Are employers and Unis and other opportunities really so narrow that only gcses will do?
After all when the money question was raised it was only for exams and not to buy books, curriculum or other equipment.
I'm out today-but I might just blog on this and see what people think.

10:21 am, October 22, 2009  
Blogger Maire said...

They need totally shooting down, they don't and have no incentive to understand, they just want to impose.

Have you heard about Ofsted helping some LAs work out their inspection plans, posted by EO this morning?

1:24 pm, October 22, 2009  
Blogger Barry said...

Yes, and with barely time to take breath after the consultation closed. Much in the same way that it's taken hundreds or thousands of us many late nights poring over what the recommendations might mean, but Balls, in his infinite wisdom, was able to accept the proposals in full the moment they landed on his desk!

1:41 pm, October 22, 2009  
Blogger Gill said...

Anonymous, I agree with you now - though I never used to think like that. Pre-Badman I was the last person who would have been interested in drawing down the AWPU on behalf of my children, but now? If I'm to be working for the state and dancing to its tune, I want paying for it please.

Shell, do you think that man might be planning a career as a home education inspector, or something? Makes me wonder. I'm surprised at the OU though. It never used to be so closed minded, though it's more than a decade since I studied under it.

Maire, I did hear a whisper of that, yes. Talk about putting the cart before the horse. I wonder who's ordered that?

Barry: excellent point, well made as usual!

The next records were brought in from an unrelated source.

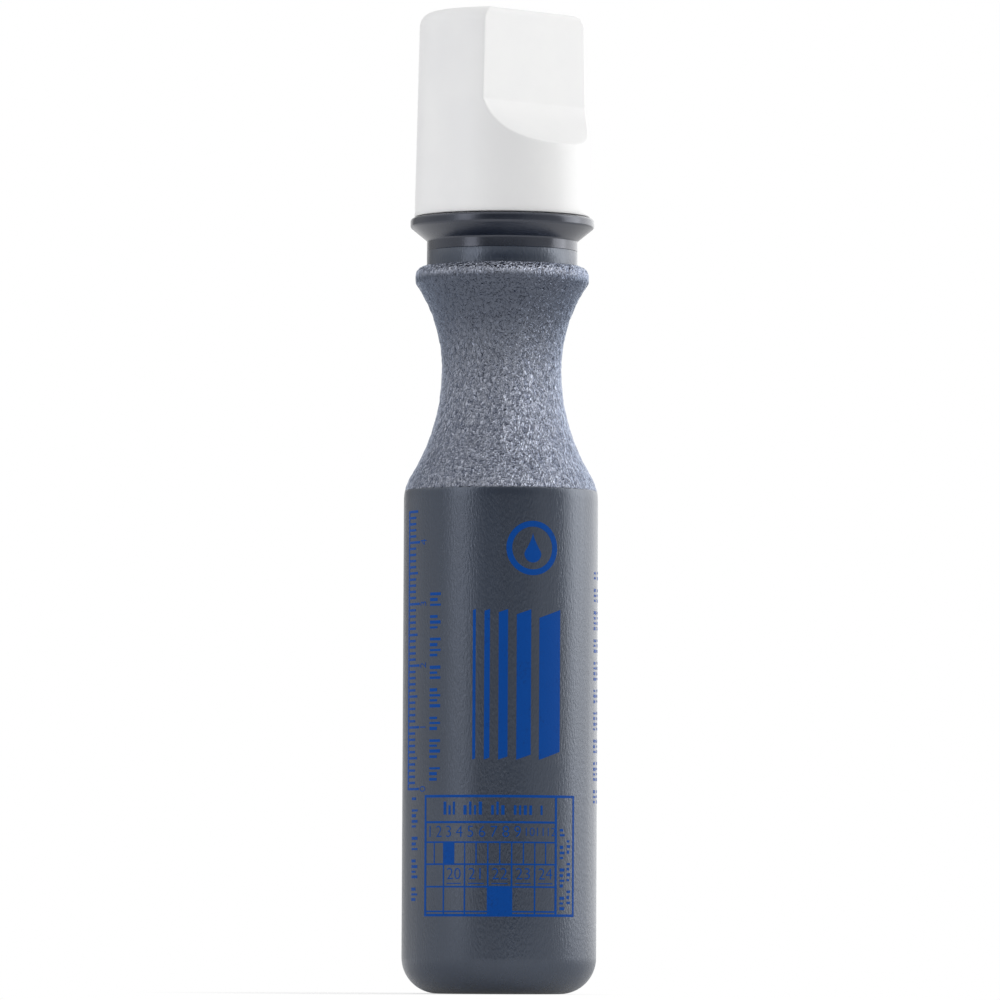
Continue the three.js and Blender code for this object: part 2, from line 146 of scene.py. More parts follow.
table_paint, tree, surface, place = new_finish("pale_table")
surface.inputs["Base Color"].default_value = table_colour
surface.inputs["Roughness"].default_value = 0.9
surface.inputs["Specular IOR Level"].default_value = 0.1
distance = node(tree, "ShaderNodeVectorMath", operation="DISTANCE")
tree.links.new(place.outputs["Object"], distance.inputs[0])
distance.inputs[1].default_value = shadow_middle
fade = between(tree, distance.outputs["Value"], *shadow_fade)
mirrored = between(tree, distance.outputs["Value"], *mirrored_fade)
white = node(tree, "ShaderNodeEmission")
white.inputs["Strength"].default_value = 1.0
blend = node(tree, "ShaderNodeMixShader")
tree.links.new(calculate(tree, "MULTIPLY", fade, backdrop_rays(tree, mirrored)), blend.inputs[0])
tree.links.new(surface.outputs[0], blend.inputs[1])
tree.links.new(white.outputs[0], blend.inputs[2])
tree.links.new(blend.outputs[0], tree.nodes["Material Output"].inputs["Surface"])

top = bmesh.new()
bmesh.ops.create_grid(top, x_segments=1, y_segments=1, size=table_reach)
bmesh.ops.translate(top, verts=top.verts, vec=(0, 0, -table_drop))
table_mesh = bpy.data.meshes.new("table_top")
top.to_mesh(table_mesh)
top.free()
table_mesh.materials.append(table_paint)
table_top = in_scene("table_top", table_mesh)

room = bpy.data.worlds.new("white_room")
room.use_nodes = True
tree = room.node_tree
paint = tree.nodes["Background"]
paint.inputs["Color"].default_value = (1, 1, 1, 1)
direction = node(tree, "ShaderNodeTexCoord").outputs["Generated"]
split = node(tree, "ShaderNodeSeparateXYZ")
tree.links.new(direction, split.inputs[0])
far_corner = node(tree, "ShaderNodeVectorMath", operation="DOT_PRODUCT")
tree.links.new(direction, far_corner.inputs[0])
far_corner.inputs[1].default_value = far_corner_side
in_gloss = node(tree, "ShaderNodeLightPath").outputs["Is Glossy Ray"]
window = between(tree, far_corner.outputs["Value"], *far_corner_in_gloss)
glow = between(tree, split.outputs["Z"], *ceiling_fade)
for added in (
    between(tree, split.outputs["X"], *right_wall_fade),
    between(tree, split.outputs["X"], *left_wall_fade),
    between(tree, far_corner.outputs["Value"], *far_corner_fade),
    calculate(tree, "MULTIPLY", window, in_gloss),
):
    glow = calculate(tree, "ADD", glow, added)
behind = between(tree, split.outputs["Y"], *backdrop_fade)
backdrop = calculate(tree, "MAXIMUM", glow, backdrop_rays(tree, behind))
tree.links.new(backdrop, paint.inputs["Strength"])
bpy.context.scene.world = room


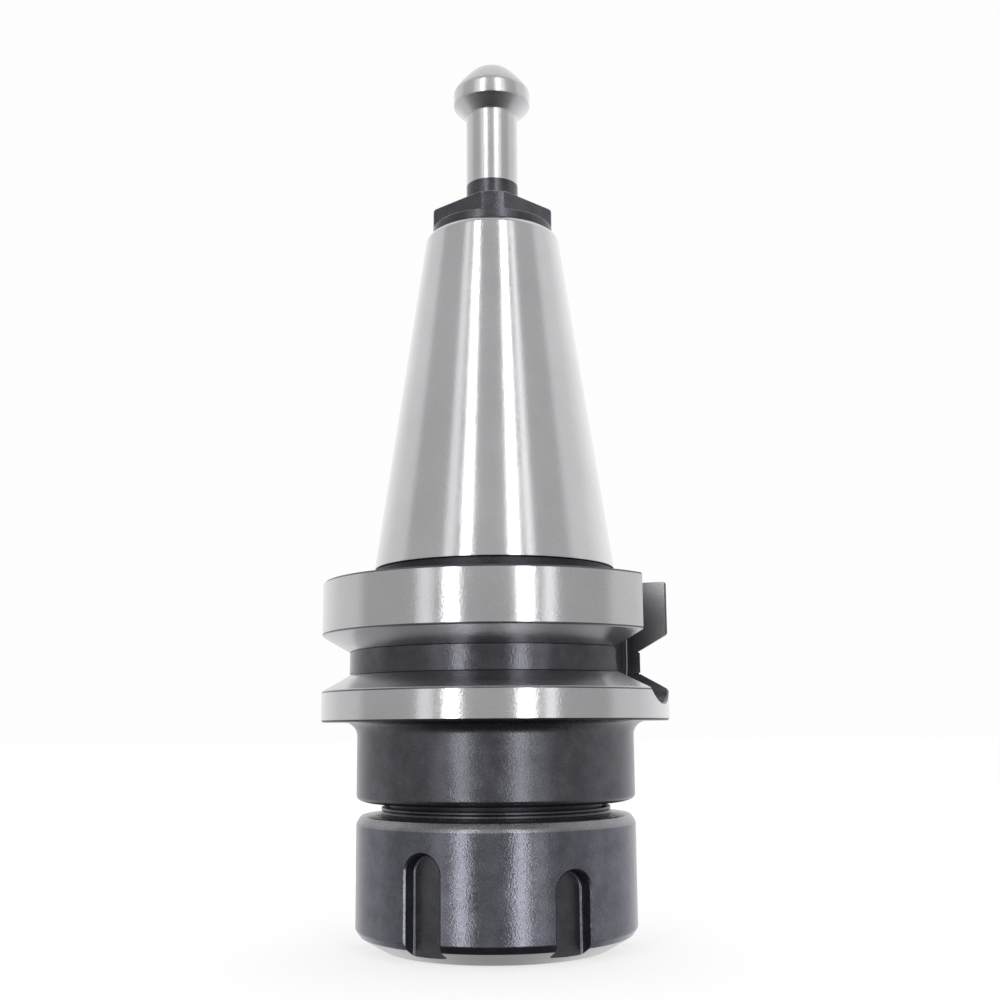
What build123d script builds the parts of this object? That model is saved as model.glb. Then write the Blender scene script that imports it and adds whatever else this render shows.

8:49 am, October 23, 2009  
Anonymous Anonymous said...

Gill, sorry I wasn't clear. It's not the OU causing us probs. In fact the fact they have dropped the entry age to 16 is a massive step forward as far as I'm concerned.
It's just that I am getting "concerns" from family members that dd is starting a degree but has only one IGCSE. I am struggling to see the problem-but wondering if they are right in some way.
I've just blogged on this. All ideas and views welcome!

I wish more Unis would consider distance learning for 16 year olds.